EXERCISE DETAILS: Starting at the first line of the data below, write out each line exactly until you reach the line containing "bpy.data.objects.remove(other)", and include that line too.

= = = = = = =

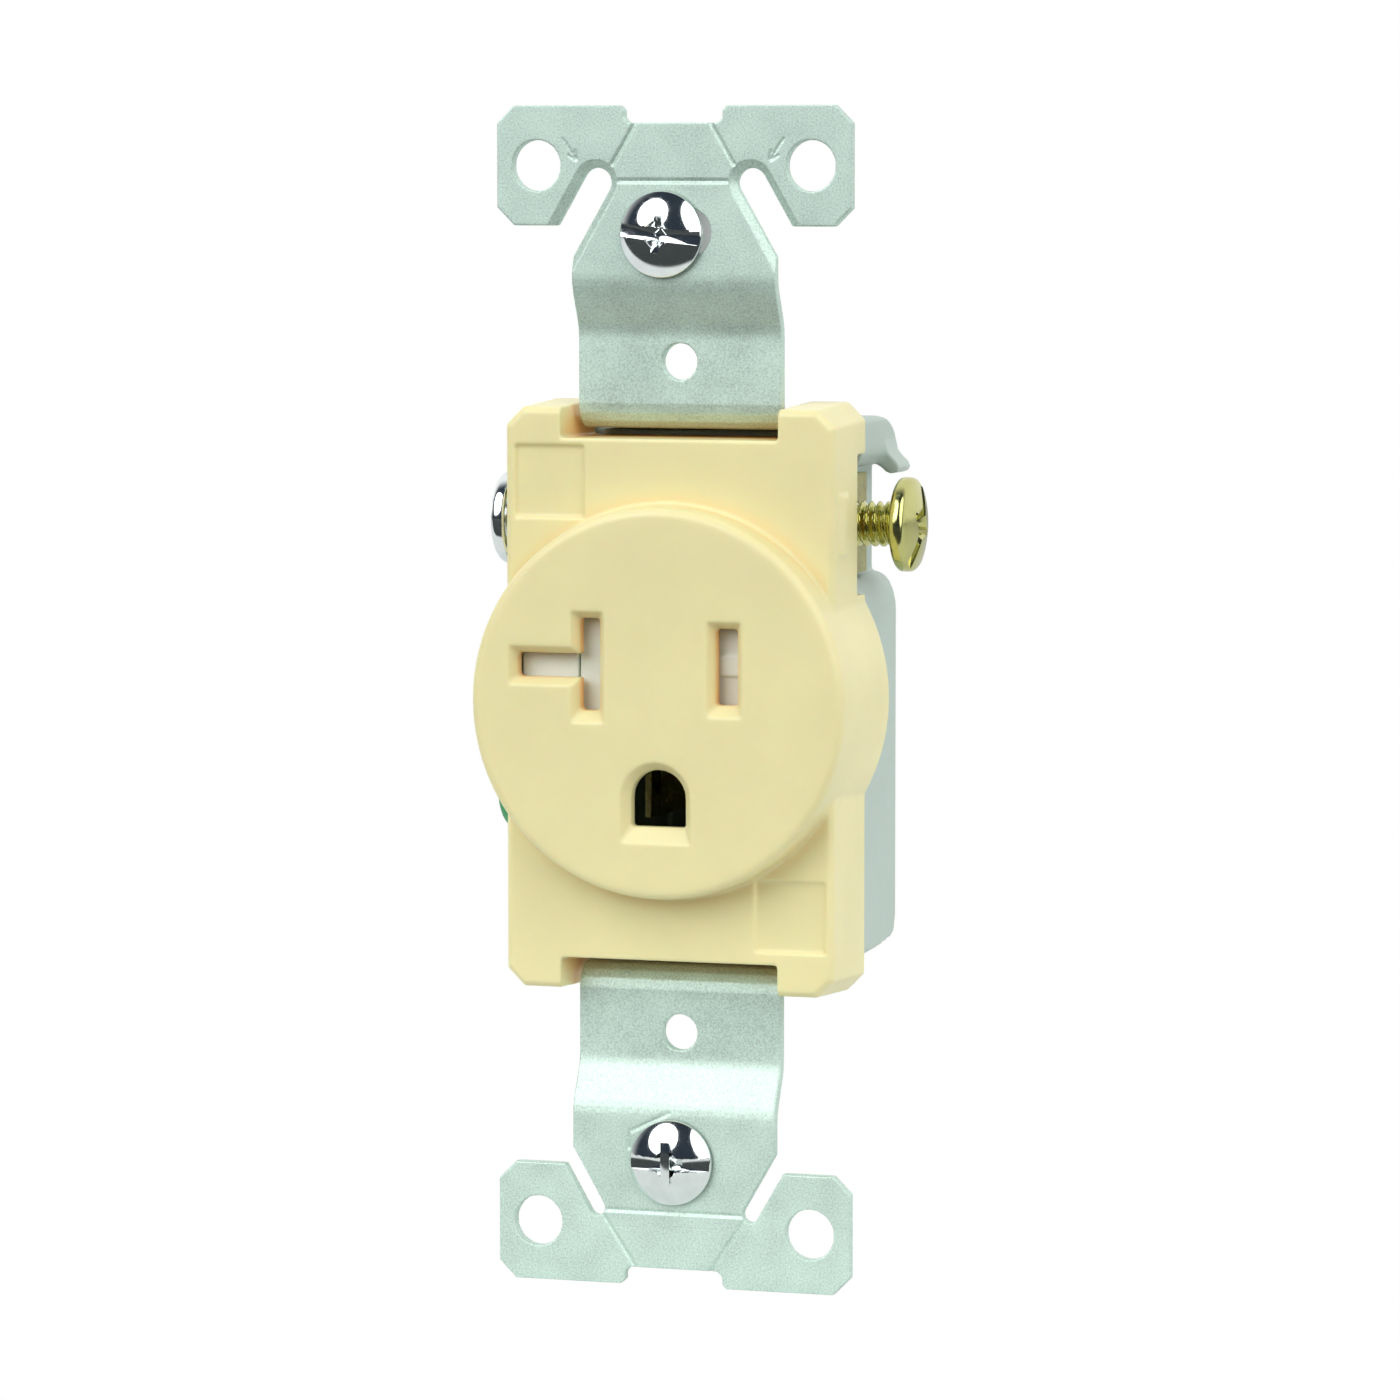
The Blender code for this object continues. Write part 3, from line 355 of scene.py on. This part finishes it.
def tapered_cutter(outline, top, bottom, share):
    """Cutter with an outline at its top that has shrunk to a share of itself at its bottom."""
    bm = bmesh.new()
    rings = []
    for z, shrink in ((top, 1.0), (bottom, share)):
        rings.append(ring(bm, [(x * shrink, y * shrink, z) for x, y in outline]))
    bm.faces.new(rings[0])
    bm.faces.new(rings[1])
    bridge(bm, rings[0], rings[1])
    return add_object("cutter", mesh_from(bm, "cutter"))


def oblong(half_x, half_y):
    return [(-half_x, -half_y), (half_x, -half_y), (half_x, half_y), (-half_x, half_y)]


def diamond(reach):
    return [(reach, 0), (0, reach), (-reach, 0), (0, -reach)]


def combine(piece, other, operation):
    modifier = piece.modifiers.new("combine", "BOOLEAN")
    modifier.operation = operation
    modifier.solver = "EXACT"
    modifier.object = other
    bake_modifiers(piece)
    bpy.data.objects.remove(other)


def bevel(piece, width):
    """Breaks a piece's sharp edges, and shades it smooth between the ones that are left."""
    modifier = piece.modifiers.new("bevel", "BEVEL")
    modifier.width = width
    modifier.segments = 2
    modifier.limit_method = "ANGLE"
    modifier.angle_limit = math.radians(32)
    bake_modifiers(piece)


def threaded_shank(radius, length):
    """A thread on -Z that reaches a little way into the head and narrows at its tip."""
    segments, rows_per_turn = 48, 14
    whole = length + THREAD_IN_HEAD
    rows = int(whole / THREAD_PITCH * rows_per_turn)
    bm = bmesh.new()
    rings = []
    for row in range(rows + 1):
        z = -length + whole * row / rows
        points = []
        for i in range(segments):
            turn = i / segments
            phase = (z / THREAD_PITCH - turn) % 1.0
            # Flat crests and roots with straight flanks between them
            valley = min(1.0, max(0.0, abs(2 * phase - 1) * 1.35 - 0.2))
            r = radius - THREAD_DEPTH * valley
            r = min(r, radius - POINT_TAPER + (z + length) * POINT_SLOPE)
            angle = 2 * math.pi * turn
            points.append((r * math.cos(angle), r * math.sin(angle), z))
        rings.append(ring(bm, points))
    bm.faces.new(rings[0])
    bm.faces.new(rings[-1])
    for lower, upper in zip(rings, rings[1:]):
        bridge(bm, lower, upper)
    return add_object("shank", mesh_from(bm, "shank"))


def aimed(centre, direction, turn):
    """Matrix that turns +Z into a direction, +Y upwards, then turns the piece about its own axis."""
    facing = Vector(direction).to_track_quat("Z", "Y").to_matrix().to_4x4()
    return Matrix.Translation(centre) @ facing @ Matrix.Rotation(turn, 4, "Z")


def detailed_screw(node, slot, material, direction, head, shank_radius, turn=0.0):
    """A screw with a real thread, a drive slot and a cross recess, in the place of a plain one.

    head is its height, the height of its rim and the rounding of the rim's edges.
    """
    head_height, band, rounding = head
    low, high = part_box(node)
    along = [i for i in range(3) if direction[i]][0]
    across = [i for i in range(3) if i != along]
    centre = (low + high) / 2
    outermost = high[along] if direction[along] > 0 else low[along]
    innermost = low[along] if direction[along] > 0 else high[along]
    centre[along] = outermost - direction[along] * head_height
    shank_length = abs(centre[along] - innermost)
    head_radius = (high[across[0]] - low[across[0]]) / 2
    piece = screw_head(node + "_detailed", head_radius, head_height, band, rounding)
    wing = WING_REACH * head_radius
    above = head_height + 0.2 * MM
    slot_floor = band + 0.45 * rounding + SLOT_FLOOR_LIFT
    slot_cut = (oblong(head_radius * 1.2, SLOT_HALF_WIDTH), slot_floor, 1.0)
    centre_cut = (diamond(wing * 0.9), 0.2 * head_height, 0.25)
    wing_cut = (oblong(WING_HALF_WIDTH, wing), 0.42 * head_height, 0.45)
    for outline, bottom, share in (slot_cut, centre_cut, wing_cut):
        combine(piece, tapered_cutter(outline, above, bottom, share), "DIFFERENCE")
    bevel(piece, HEAD_BEVEL)
    combine(piece, threaded_shank(shank_radius, shank_length), "UNION")
    piece.data.set_sharp_from_angle(angle=math.radians(38))
    piece.data.transform(aimed(centre, direction, turn))
    finish_piece(piece, node, material)


def coil_spring(node, material):
    """Compression spring with open ends.

    Its coils stand closest at a quarter and at three quarters of its length.
    """
    low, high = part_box(node)
    wire = 0.13 * MM
    bunching = 0.03
    coil = (high.z - low.z) / 2 - wire
    centre = (low + high) / 2
    turns, steps, sides = 7, 28, 10
    bm = bmesh.new()
    rings = []
    total = turns * steps
    for i in range(total + 1):
        t = i / total
        along = t + bunching * math.sin(4 * math.pi * t)
        x = low.x + wire + (high.x - low.x - 2 * wire) * along
        angle = 2 * math.pi * i / steps
        outward = Vector((0, math.cos(angle), math.sin(angle)))
        middle = Vector((x, centre.y, centre.z)) + outward * coil
        points = []
        for side in range(sides):
            turn = 2 * math.pi * side / sides
            points.append(middle + (outward * math.cos(turn) + Vector((1, 0, 0)) * math.sin(turn)) * wire)
        rings.append(ring(bm, points))
    bm.faces.new(rings[0])
    bm.faces.new(rings[-1])
    for lower, upper in zip(rings, rings[1:]):
        bridge(bm, lower, upper)
    piece = add_object("shutter_spring_coil", mesh_from(bm, "shutter_spring_coil"))
    piece.data.shade_smooth()
    finish_piece(piece, node, material)
    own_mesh(piece)


# ---------------------------------------------------------------- studio

def aim(thing, target):
    thing.rotation_mode = "QUATERNION"
    thing.rotation_quaternion = (Vector(target) - thing.location).to_track_quat("-Z", "Y")


def direction_from(azimuth, elevation):
    """Unit vector towards a place round the device; azimuth 0 is in front and 90 to the right."""
    a, e = math.radians(azimuth), math.radians(elevation)
    return Vector((math.sin(a) * math.cos(e), -math.cos(a) * math.cos(e), math.sin(e)))


def softbox(name, azimuth, elevation, width, height, power):
    """A large oval light aimed at the device, which the camera itself doesn't see."""
    light = bpy.data.lights.new(name, "AREA")
    light.shape = "ELLIPSE"
    light.size = width
    light.size_y = height
    light.energy = power
    lamp = bpy.data.objects.new(name, light)
    bpy.context.scene.collection.objects.link(lamp)
    lamp.location = direction_from(azimuth, elevation) * SOFTBOX_DISTANCE
    lamp.visible_camera = False
    aim(lamp, (0, 0, 0))


def studio_world():
    """White behind the device and a dim room in front of it; the camera sees it all as white."""
    world = bpy.data.worlds.new("studio")
    world.use_nodes = True
    tree = world.node_tree
    background = tree.nodes["Background"]
    place = tree.nodes.new("ShaderNodeTexCoord")
    split = tree.nodes.new("ShaderNodeSeparateXYZ")
    tree.links.new(place.outputs["Generated"], split.inputs["Vector"])
    towards_back = tree.nodes.new("ShaderNodeMapRange")
    towards_back.interpolation_type = "SMOOTHSTEP"
    towards_back.inputs["From Min"].default_value = -0.25
    towards_back.inputs["From Max"].default_value = 0.35
    tree.links.new(split.outputs["Y"], towards_back.inputs["Value"])
    mix = tree.nodes.new("ShaderNodeMix")
    mix.data_type = "RGBA"
    mix.inputs["A"].default_value = DIM_ROOM
    mix.inputs["B"].default_value = PURE_WHITE
    tree.links.new(towards_back.outputs["Result"], mix.inputs["Factor"])
    seen = tree.nodes.new("ShaderNodeMix")
    seen.data_type = "RGBA"
    seen.inputs["B"].default_value = PURE_WHITE
    path = tree.nodes.new("ShaderNodeLightPath")
    tree.links.new(path.outputs["Is Camera Ray"], seen.inputs["Factor"])
    tree.links.new(mix.outputs["Result"], seen.inputs["A"])
    tree.links.new(seen.outputs["Result"], background.inputs["Color"])
    bpy.context.scene.world = world


def studio_floor():
    """White sheet under the device and dark floor in front; the camera sees it all as white."""
    bm = bmesh.new()
    bm.faces.new(ring(bm, [(x, y, FLOOR_Z) for x, y in oblong(FLOOR_REACH, FLOOR_REACH)]))
    floor = add_object("floor", mesh_from(bm, "floor"))
    look = Look("floor_white", (0.5, 0.5, 0.5), 0.8)
    look.set("Specular IOR Level", 0.0)
    split = look.tree.nodes.new("ShaderNodeSeparateXYZ")
    look.tree.links.new(look.place, split.inputs["Vector"])
    sheet = look.tree.nodes.new("ShaderNodeMapRange")
    sheet.inputs["From Min"].default_value = FLOOR_DARK_Y
    sheet.inputs["From Max"].default_value = FLOOR_WHITE_Y
    look.tree.links.new(split.outputs["Y"], sheet.inputs["Value"])
    look.colour_by(sheet.outputs["Result"], [(0.0, DARK_COLOUR), (1.0, SHEET_COLOUR)])
    glow = look.tree.nodes.new("ShaderNodeEmission")
    path = look.tree.nodes.new("ShaderNodeLightPath")
    either = look.tree.nodes.new("ShaderNodeMixShader")
    look.tree.links.new(path.outputs["Is Camera Ray"], either.inputs["Fac"])
    look.tree.links.new(look.shader.outputs["BSDF"], either.inputs[1])
    look.tree.links.new(glow.outputs["Emission"], either.inputs[2])
    look.tree.links.new(either.outputs["Shader"], look.tree.nodes["Material Output"].inputs["Surface"])
    floor.data.materials.append(look.material)


def studio_camera():
    camera_data = bpy.data.cameras.new("camera")
    camera_data.lens = CAMERA_LENS
    camera_data.sensor_width = CAMERA_SENSOR
    camera_data.clip_start = 0.01
    camera_data.clip_end = 20.0
    camera = bpy.data.objects.new("camera", camera_data)
    bpy.context.scene.collection.objects.link(camera)
    away = direction_from(CAMERA_AZIMUTH, CAMERA_ELEVATION)
    camera.location = CAMERA_TARGET + away * CAMERA_DISTANCE
    aim(camera, CAMERA_TARGET)
    bpy.context.scene.camera = camera


# ---------------------------------------------------------------- the device

BODY_OF = {}
for body_name, body_nodes in frame["record"]["behaviour"]["bodies"].items():
    for node_name in body_nodes:
        BODY_OF[node_name] = body_name

# Ivory with painted orange shade in its hollows: under the boss, round the slots and in the corners
IVORY = moulded_plastic("ivory_plastic", (0.86, 0.79, 0.43), 0.35, scatter=0.3,
                        crevice_shade_colour=(0.88, 0.50, 0.17))
GREY = moulded_plastic("grey_plastic", (0.48, 0.58, 0.52), 0.42, scatter=0.05)
WHITE = moulded_plastic("white_plastic", (0.91, 1.0, 0.88), 0.4)
ZINC = galvanized_steel()
BRASS = stamped_brass()
BRASS_PLATE = plated("brass_plating", (0.57, 0.56, 0.22), 0.14)
BRIGHT_PLATE = plated("bright_plating", (0.82, 0.86, 0.86), 0.08)
GREEN_PLATE = plated("green_plating", (0.10, 0.38, 0.17), 0.25)
SPRING_STEEL = plated("spring_steel", (0.55, 0.56, 0.57), 0.25)
NYLON = natural_nylon()


def paint(node, material):
    """Gives a CAD node that keeps its own shape a finished material."""
    for slot in frame["nodes"][node].material_slots:
        slot.material = material


def dress_device():
    softened_copy("face_cover", IVORY, voxel=0.16 * MM, rounds=4, keep=0.25)
    softened_copy("base_housing", GREY, voxel=0.18 * MM, rounds=3, keep=0.2)
    softened_copy("mounting_strap", ZINC, voxel=0.12 * MM, rounds=1, keep=0.15)
    for node in ("shutter_slider", "cross_shutter"):
        softened_copy(node, WHITE, voxel=0.1 * MM, rounds=3, keep=0.3)
    paint("shutter_platform", WHITE)
    for node in ("hot_contact", "neutral_contact", "ground_contact"):
        paint(node, BRASS)
    for node in ("retaining_washer_top", "retaining_washer_bottom"):
        paint(node, NYLON)
    paint("ground_rivet", ZINC)
    coil_spring("shutter_spring", SPRING_STEEL)
    terminal = {"head": (2.1 * MM, 0.85 * MM, 0.6 * MM), "shank_radius": 2.05 * MM}
    detailed_screw("hot_terminal_screw", "screw_brass", BRASS_PLATE, (1, 0, 0), turn=1.1, **terminal)
    detailed_screw("neutral_terminal_screw", "screw_bright", BRIGHT_PLATE, (-1, 0, 0), turn=0.3, **terminal)
    detailed_screw("ground_terminal_screw", "screw_green", GREEN_PLATE, (-1, 0, 0), turn=1.1, **terminal)
    box_screw = {"head": (1.9 * MM, 0.4 * MM, 0.16 * MM), "shank_radius": 1.7 * MM}
    detailed_screw("mounting_screw_top", "screw_bright", BRIGHT_PLATE, (0, -1, 0), turn=-0.11, **box_screw)
    detailed_screw("mounting_screw_bottom", "screw_bright", BRIGHT_PLATE, (0, -1, 0), **box_screw)
    rear_screw = {"head": (1.5 * MM, 0.35 * MM, 0.16 * MM), "shank_radius": 1.2 * MM}
    for node in ("assembly_screw_top", "assembly_screw_bottom"):
        detailed_screw(node, "galvanized", ZINC, (0, 1, 0), turn=0.7, **rear_screw)


studio_camera()
studio_world()
studio_floor()
softbox("key_left", azimuth=-32, elevation=33, width=1.6, height=1.6, power=23.0)
softbox("key_right", azimuth=57, elevation=29, width=1.44, height=2.0, power=17.5)
dress_device()
bpy.context.scene.view_settings.view_transform = "Standard"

= = = = = = =

REPLY TO THE TASK:
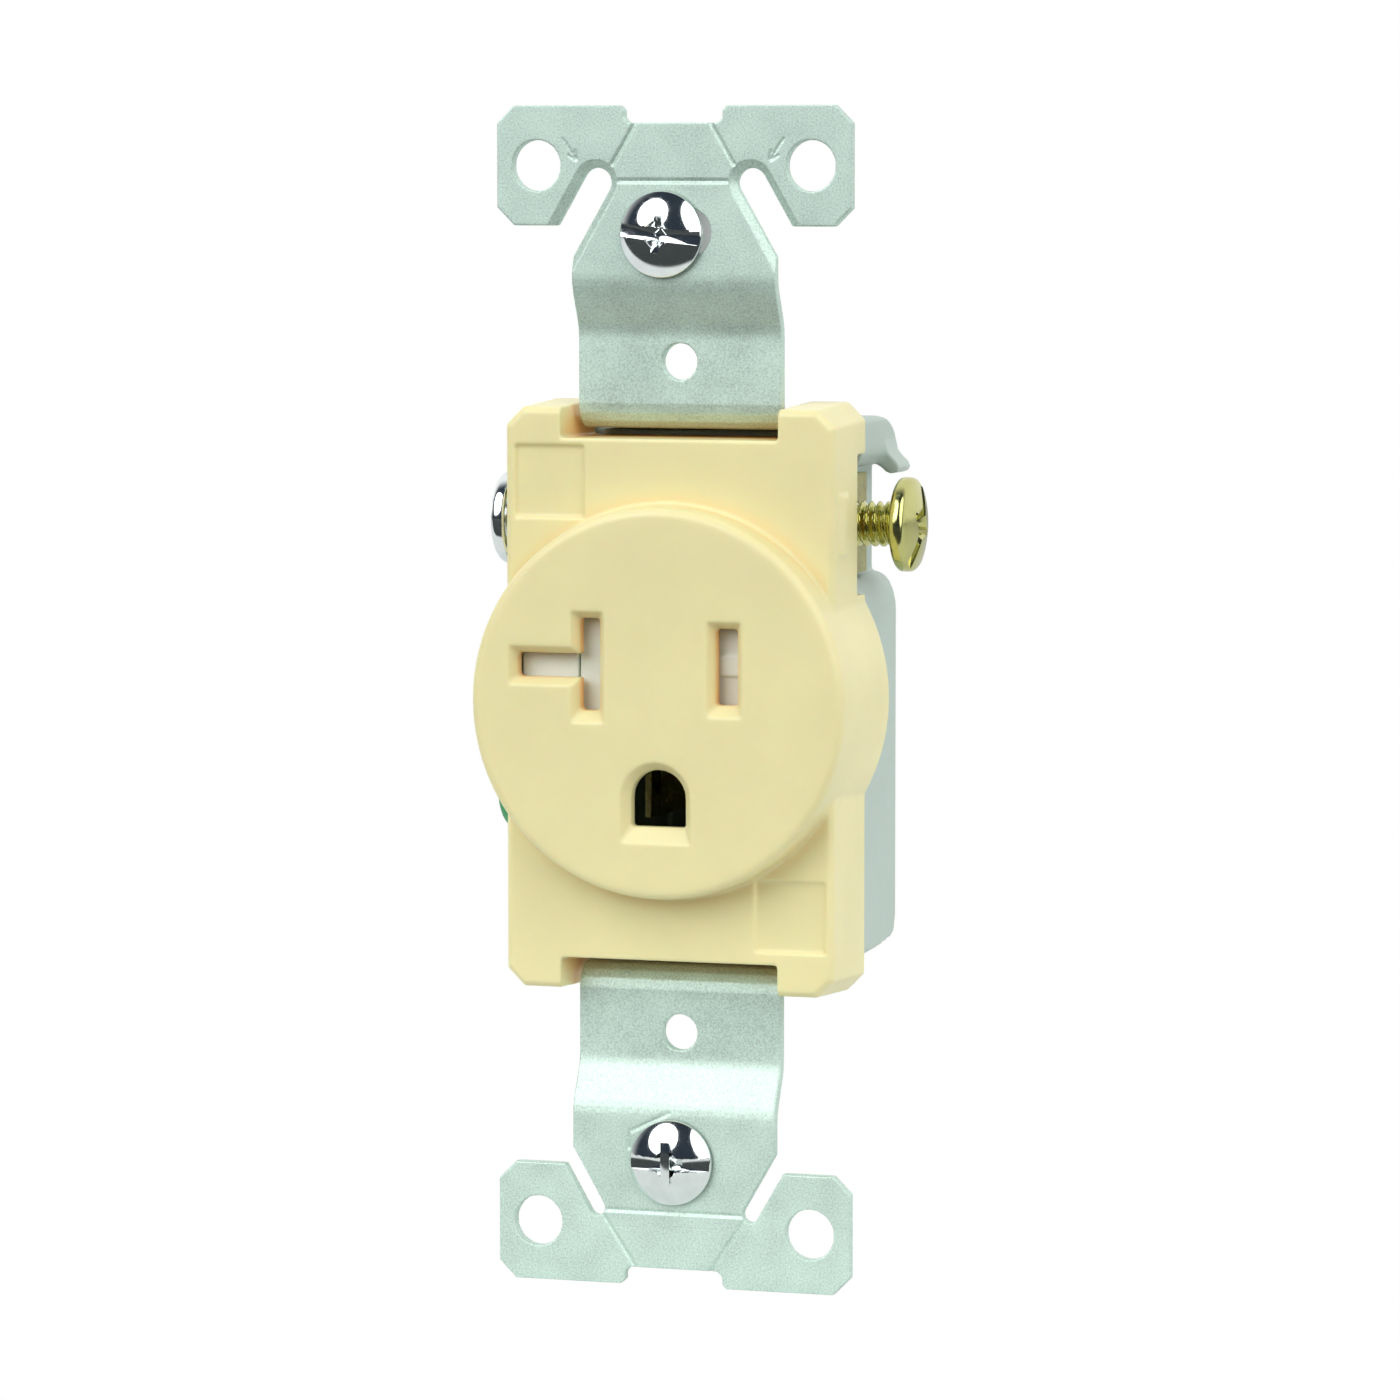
The Blender code for this object continues. Write part 3, from line 355 of scene.py on. This part finishes it.
def tapered_cutter(outline, top, bottom, share):
    """Cutter with an outline at its top that has shrunk to a share of itself at its bottom."""
    bm = bmesh.new()
    rings = []
    for z, shrink in ((top, 1.0), (bottom, share)):
        rings.append(ring(bm, [(x * shrink, y * shrink, z) for x, y in outline]))
    bm.faces.new(rings[0])
    bm.faces.new(rings[1])
    bridge(bm, rings[0], rings[1])
    return add_object("cutter", mesh_from(bm, "cutter"))


def oblong(half_x, half_y):
    return [(-half_x, -half_y), (half_x, -half_y), (half_x, half_y), (-half_x, half_y)]


def diamond(reach):
    return [(reach, 0), (0, reach), (-reach, 0), (0, -reach)]


def combine(piece, other, operation):
    modifier = piece.modifiers.new("combine", "BOOLEAN")
    modifier.operation = operation
    modifier.solver = "EXACT"
    modifier.object = other
    bake_modifiers(piece)
    bpy.data.objects.remove(other)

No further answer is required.